El
reto literario, extensible a todas las artes y disciplinas humanas, el
salomónico nihil novum sub sole nos lleva
a cuestionar la búsqueda obligada de la originalidad.
Desde
siempre se ha acordado considerar la originalidad
como una aportación artística. Las vanguardias sublimaron ese desafío a los
grandes clásicos, padres de las eternas inquietudes humanas y otorgaron
preferencia a ese afán de ser los primeros en concebir, aportar, plantear y
expresar estéticamente. Era el arte de la innovación.
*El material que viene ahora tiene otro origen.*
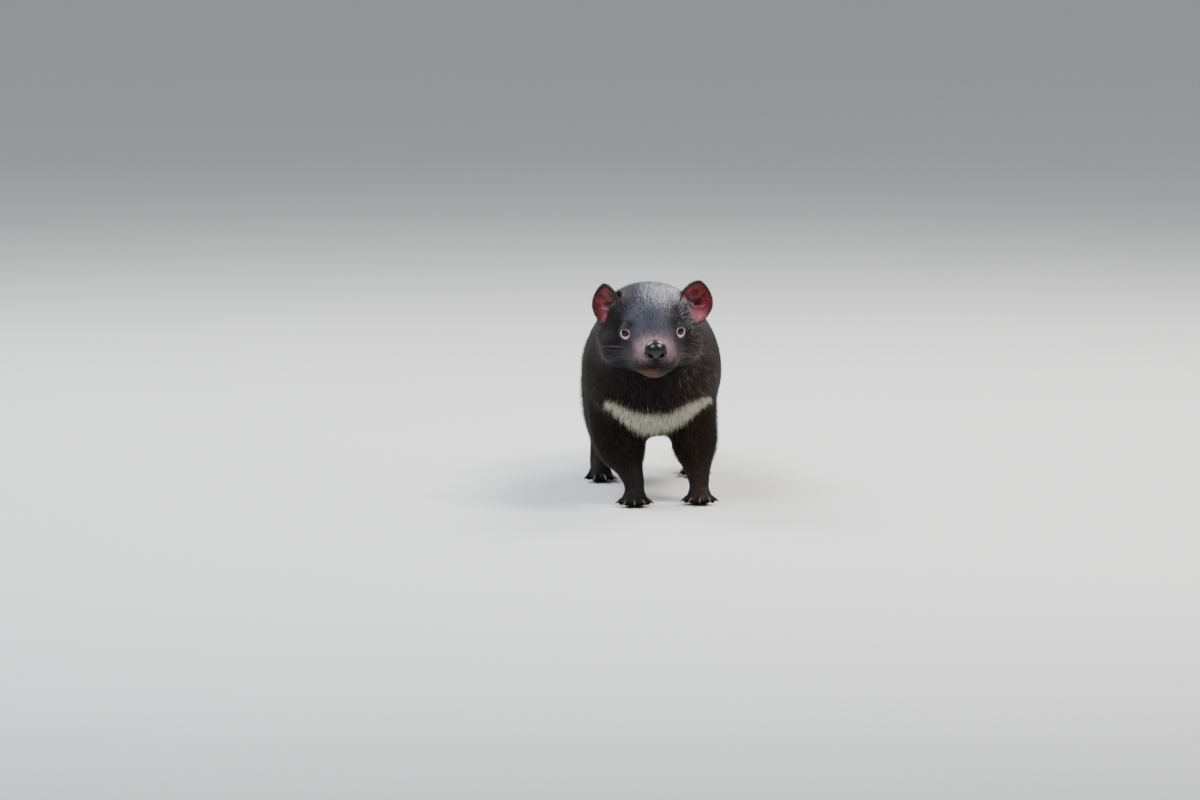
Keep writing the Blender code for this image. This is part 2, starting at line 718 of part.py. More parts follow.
def add_claws(nodes):
    """Long blunt claws, each growing from the end of its toe and curving to the ground."""
    for name, rows in all_toes().items():
        claws = []
        for root, tip, _ in rows:
            ahead = (tip - root)
            ahead.z = 0
            ahead.normalize()
            places, radii = [], []
            for i in range(5):
                share = i / 4
                drop = 0.0035 * share**2
                places.append(tip - ahead * 0.002 + ahead * (CLAW_LENGTH + 0.006) * share + Vector((0, 0, 0.0012 - drop)))
                radii.append(CLAW_RADIUS * (1 - 0.78 * share))
            claws.append(bent_rod("claw", places, radii))
        combine(nodes[name], claws, "UNION")


# Colours and the resting place


def material(name, colour, roughness):
    made = bpy.data.materials.new(name)
    made.use_nodes = True
    shader = made.node_tree.nodes["Principled BSDF"]
    shader.inputs["Base Color"].default_value = (*colour, 1)
    shader.inputs["Roughness"].default_value = roughness
    made.diffuse_color = (*colour, 1)
    return made


def paint(nodes):
    coats = {
        "eye": material("dark_eye", (0.02, 0.014, 0.012), 0.08),
        "nose": material("wet_nose", (0.012, 0.012, 0.014), 0.25),
        "ear": material("ear_skin", (0.30, 0.07, 0.07), 0.6),
    }
    fur = material("black_fur", (0.022, 0.019, 0.019), 0.85)
    for name, item in nodes.items():
        item.data.materials.clear()
        item.data.materials.append(coats.get(name.split("_")[0], fur))
        item.data.shade_smooth()
        item.data.set_sharp_from_angle(angle=math.radians(50))


def settle(nodes):
    """Hangs every node on one empty, so that the origin is under the middle of the whole animal."""
    corners = [item.matrix_world @ vert.co for item in nodes.values() for vert in item.data.vertices]
    low = Vector([min(corner[i] for corner in corners) for i in range(3)])
    high = Vector([max(corner[i] for corner in corners) for i in range(3)])
    stance = bpy.data.objects.new("stance", None)
    bpy.context.scene.collection.objects.link(stance)
    stance.location = (-(low.x + high.x) / 2, -(low.y + high.y) / 2, 0)
    for item in nodes.values():
        item.parent = stance


def main():
    clear_scene()
    body, eyes = whole_body()
    line = mouth_line(surface_of(body))
    nodes = part_body(body)
    grown_head = grown(nodes["head"], GAP)
    shape_head(nodes["head"], eyes, line)
    add_eyes(nodes, eyes)
    add_ears(nodes)
    add_nose(nodes, grown_head)
    add_claws(nodes)
    for helper in (body, grown_head):
        bpy.data.objects.remove(helper)
    paint(nodes)
    settle(nodes)


main()
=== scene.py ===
import math

import bmesh
import bpy
import numpy as np
from mathutils import Matrix, Vector
from mathutils.bvhtree import BVHTree
from mathutils.kdtree import KDTree


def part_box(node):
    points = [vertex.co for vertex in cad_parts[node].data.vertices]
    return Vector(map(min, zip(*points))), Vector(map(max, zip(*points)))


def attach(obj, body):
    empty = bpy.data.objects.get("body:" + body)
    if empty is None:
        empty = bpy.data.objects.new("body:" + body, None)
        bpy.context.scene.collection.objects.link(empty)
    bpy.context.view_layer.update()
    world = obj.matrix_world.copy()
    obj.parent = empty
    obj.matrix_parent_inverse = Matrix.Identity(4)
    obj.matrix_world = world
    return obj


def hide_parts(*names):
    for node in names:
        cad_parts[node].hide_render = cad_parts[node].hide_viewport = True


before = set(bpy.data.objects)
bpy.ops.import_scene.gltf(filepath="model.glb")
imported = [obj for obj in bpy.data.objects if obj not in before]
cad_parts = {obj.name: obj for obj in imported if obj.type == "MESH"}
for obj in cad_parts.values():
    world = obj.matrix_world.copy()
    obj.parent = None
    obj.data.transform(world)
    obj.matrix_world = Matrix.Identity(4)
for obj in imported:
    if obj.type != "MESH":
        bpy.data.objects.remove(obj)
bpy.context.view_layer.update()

bl_info = {
    "name": "Tasmanian Devil",
    "version": (1, 0, 0),
    "blender": (4, 5, 0),
    "location": "3D View > Sidebar > Devil",
    "description": "Skin, coat, eyes, ears, nose and claws of a life-size Tasmanian devil",
    "category": "Object",
}

BODY = "root"
FLESH = (
    "head", "neck", "torso", "tail",
    "foreleg_left", "foreleg_right", "hindleg_left", "hindleg_right",
    "forepaw_left", "forepaw_right", "hindpaw_left", "hindpaw_right",
)
SIDES = {"left": 1, "right": -1}


# Where things are. The head has a frame of its own: origin between the eyes, nose towards -Y


STANCE = Vector((-0.004655, -0.086989, 0.0))
EYE_LINE = Vector((0.0050, -0.214, 0.2228)) + STANCE
VIEW_POINT = Vector((0.0032, -0.08283, 0.0)) + STANCE
HEAD_TURN = (
    Matrix.Rotation(math.radians(-1.5), 4, "Y")
    @ Matrix.Rotation(math.radians(4), 4, "Z")
    @ Matrix.Rotation(math.radians(10), 4, "X")
)
HEAD = Matrix.Translation(EYE_LINE) @ HEAD_TURN
MUZZLE_TIP = -0.0545
PAW_FRONT = Vector((0, -0.018, 0.009))
SOLE_TOP = 0.0015
PAW_SPOTS = {
    "forepaw_left": Vector((0.0640, -0.140, 0.0)) + STANCE,
    "forepaw_right": Vector((-0.0165, -0.162, 0.0)) + STANCE,
    "hindpaw_left": Vector((0.0620, 0.142, 0.0)) + STANCE,
    "hindpaw_right": Vector((-0.0590, 0.088, 0.0)) + STANCE,
}


def middle_of(node):
    low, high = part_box(node)
    return (low + high) / 2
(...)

Sin embargo, más de un defensor
de los grandes autores se ha sonrojado al comprobarse que antes de ellos hubo
otro que ya lo había hecho y, por lo tanto, les arrebataba el título mundial de
original.
Sería
una interpretación errónea del arte. Las innovaciones son producto de las
pruebas y los desafíos. A lo sumo podríamos calificarlas de ingeniosas. Son los
genios los que con su sentido trascendente de la estética saben aprovechar esas
propuestas y proyectarlas hasta darles la debida dimensión del arte. Porque el
arte no está en la materia ni en la técnica que se introduzca; el arte nace en
la profundidad del alma creadora y llega a conmover el espíritu del que lo
recibe prescindiendo de la necesidad de la originalidad.